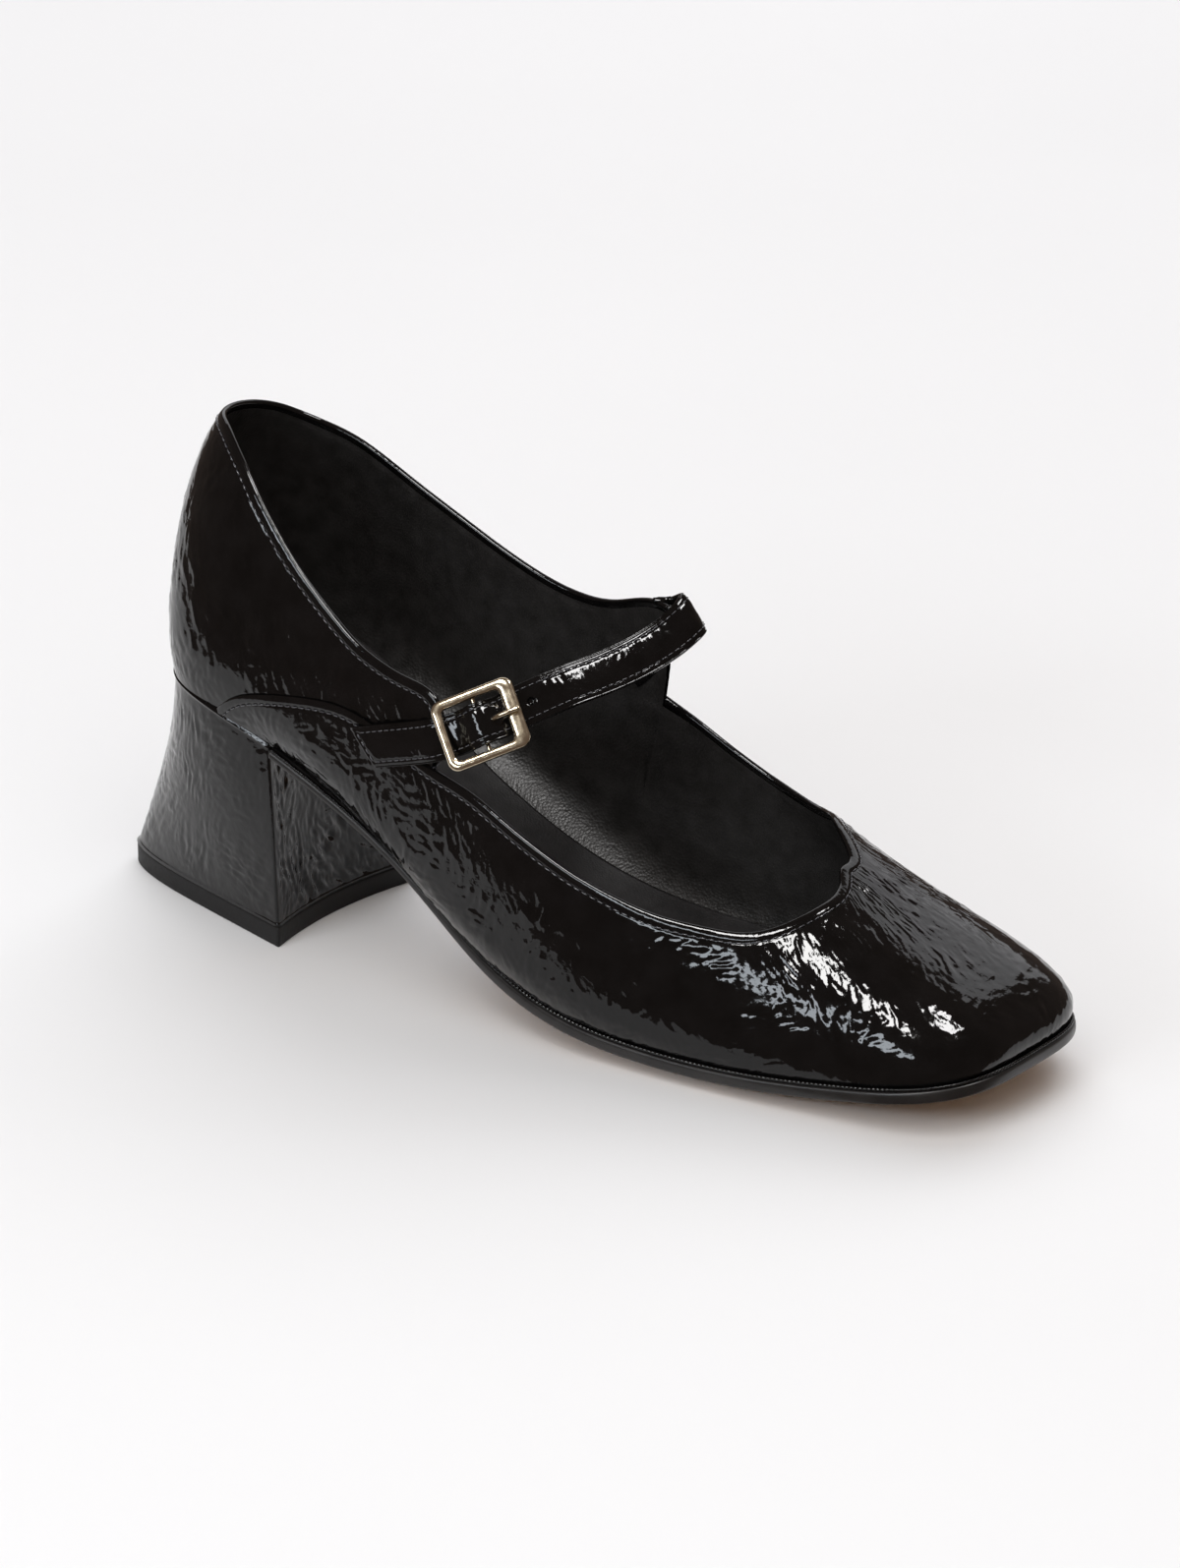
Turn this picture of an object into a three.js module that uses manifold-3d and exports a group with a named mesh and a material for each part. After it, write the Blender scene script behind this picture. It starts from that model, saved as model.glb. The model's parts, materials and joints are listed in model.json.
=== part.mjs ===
// A right-foot mary jane pump: patent upper with a bound throat, instep strap with a
// rectangular buckle, thin outsole and a flared block heel.  Millimetres, +Z up.
// In the tables x runs forward from the back of the counter, y is towards the inner
// (medial) side of the foot and z is height above the floor.
import * as THREE from "three";
import { mergeVertices } from "three/addons/utils/BufferGeometryUtils.js";
import Module from "manifold-3d";

const wasm = await Module();
wasm.setup();

// ---------------------------------------------------------------- driving dimensions
const LENGTH = 246; // back of the counter to the toe
const GAP = 0.42; // air left between pieces
const WALL = 1.9; // upper leather with its lining

const HEEL_CAP = 34; // length of the rounded back of the plan
const HEEL_POWER = 2.25; // squareness of that back
const TOE_CAP = 32; // length of the rounded toe of the plan
const TOE_POWER = 3.4; // squareness of that toe
const SPINE_BACK = 32; // the wall's columns lean in to a spine from here
const SPINE_FRONT = 176; // to here

const TUCK_POWER = 2.5; // how sharply the wall tucks in near the feather line

const SOLE_THICK = 3; // at its edge
const SOLE_CROWN = 4; // thicker by this much in the middle of the forefoot
const CROWN_BACK = [95, 150]; // the crown grows between these
const CROWN_FRONT = [200, 240]; // and fades between these
const SOLE_MARGIN = 1.2; // outsole beyond the feather line
const SOLE_BACK = 43.9; // the outsole starts at the heel's breast
const INSOLE_THICK = 2.6;
const INSOLE_AIR = 0.4; // between insole and wall

const HEEL_TOP_FRONT = 43; // breast of the heel under the waist
const HEEL_FRONT = 45; // breast of the heel at the floor
const HEEL_BACK = -19.5; // back of the heel at the floor
const HEEL_HALF = 26; // half width at the breast, at the floor
const HEEL_INSET = 0.4; // heel inside the upper's feather line
const HEEL_HOLLOW = 3.2; // depth of the hollow breast
const HEEL_NARROW = 0.72; // the floor outline narrows by this share towards the back
const HEEL_BACK_POWER = 8; // and rounds off there
const HEEL_CURVE = 1.04; // the back flares more towards the floor
const LIFT_THICK = 5.2; // rubber top lift
const LIFT_PROUD = 0.5; // lift beyond the heel block
const ORIGIN_X = 16; // the part's origin, under the middle of the heel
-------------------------
To do:
What you return should be the lines from the start of the data through the line with "wasm.setup();", quoted exactly and nothing more.

Output below:
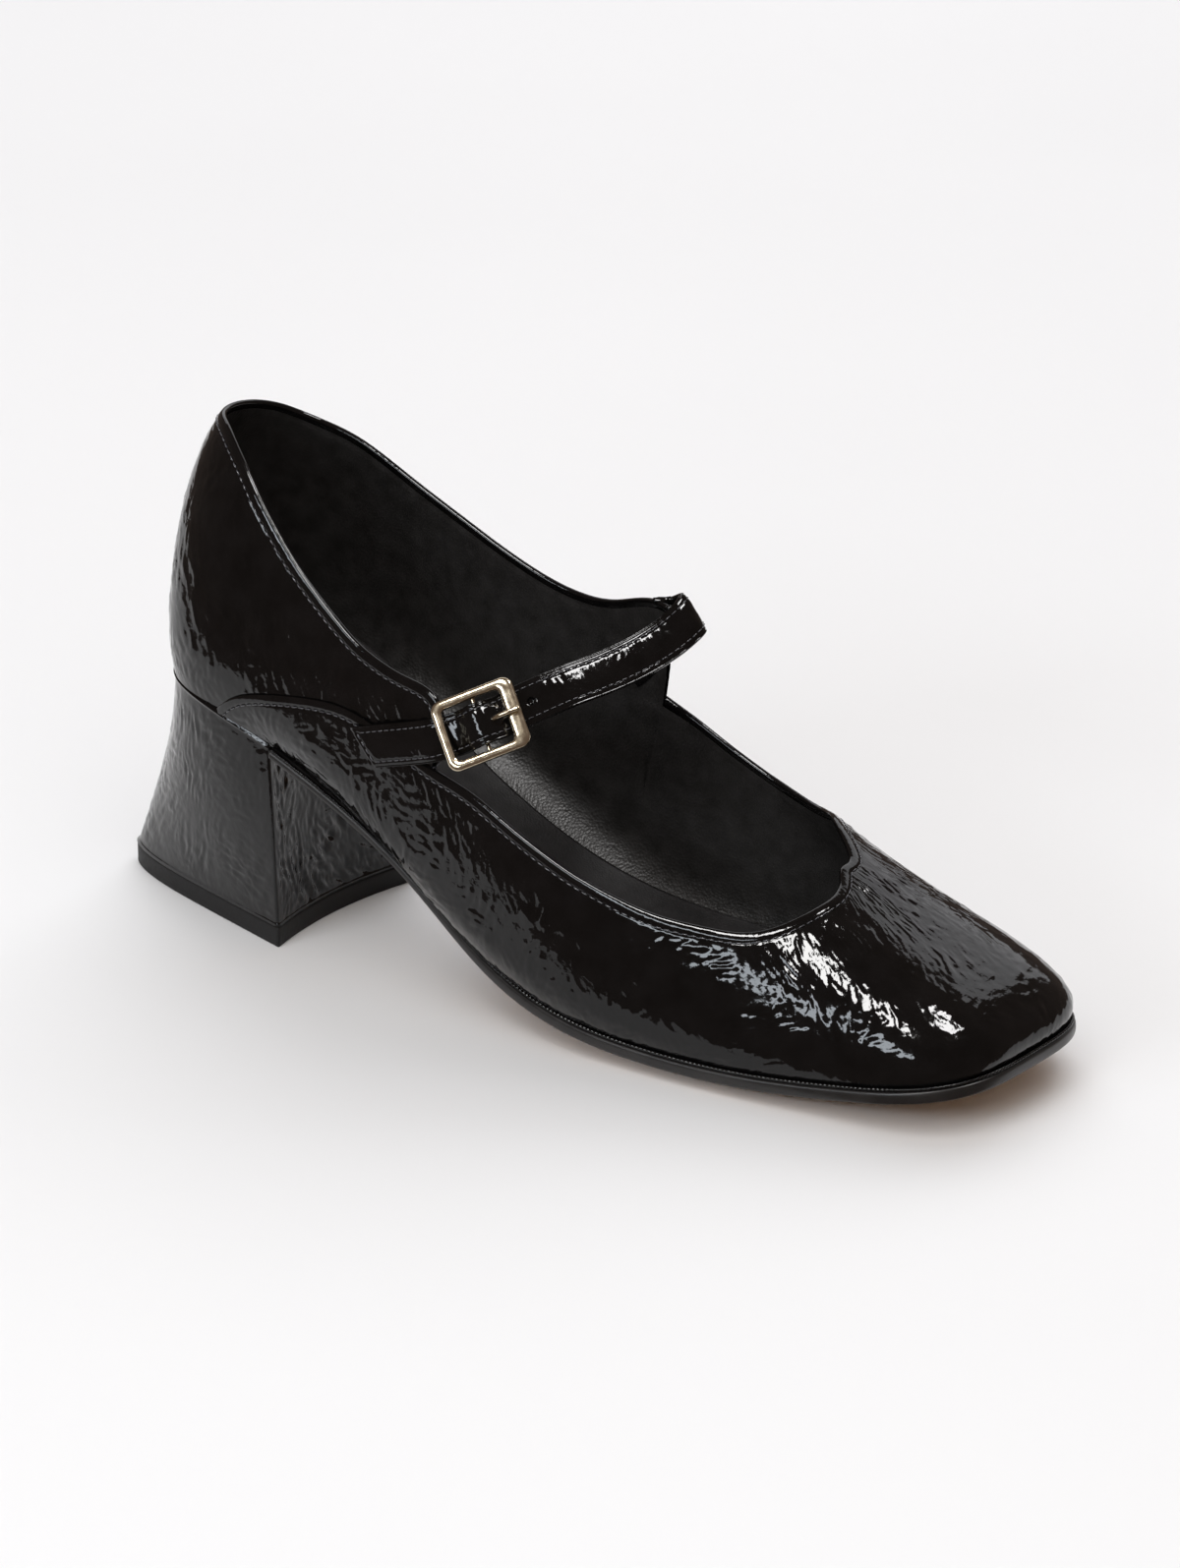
Turn this picture of an object into a three.js module that uses manifold-3d and exports a group with a named mesh and a material for each part. After it, write the Blender scene script behind this picture. It starts from that model, saved as model.glb. The model's parts, materials and joints are listed in model.json.
=== part.mjs ===
// A right-foot mary jane pump: patent upper with a bound throat, instep strap with a
// rectangular buckle, thin outsole and a flared block heel.  Millimetres, +Z up.
// In the tables x runs forward from the back of the counter, y is towards the inner
// (medial) side of the foot and z is height above the floor.
import * as THREE from "three";
import { mergeVertices } from "three/addons/utils/BufferGeometryUtils.js";
import Module from "manifold-3d";

const wasm = await Module();
wasm.setup();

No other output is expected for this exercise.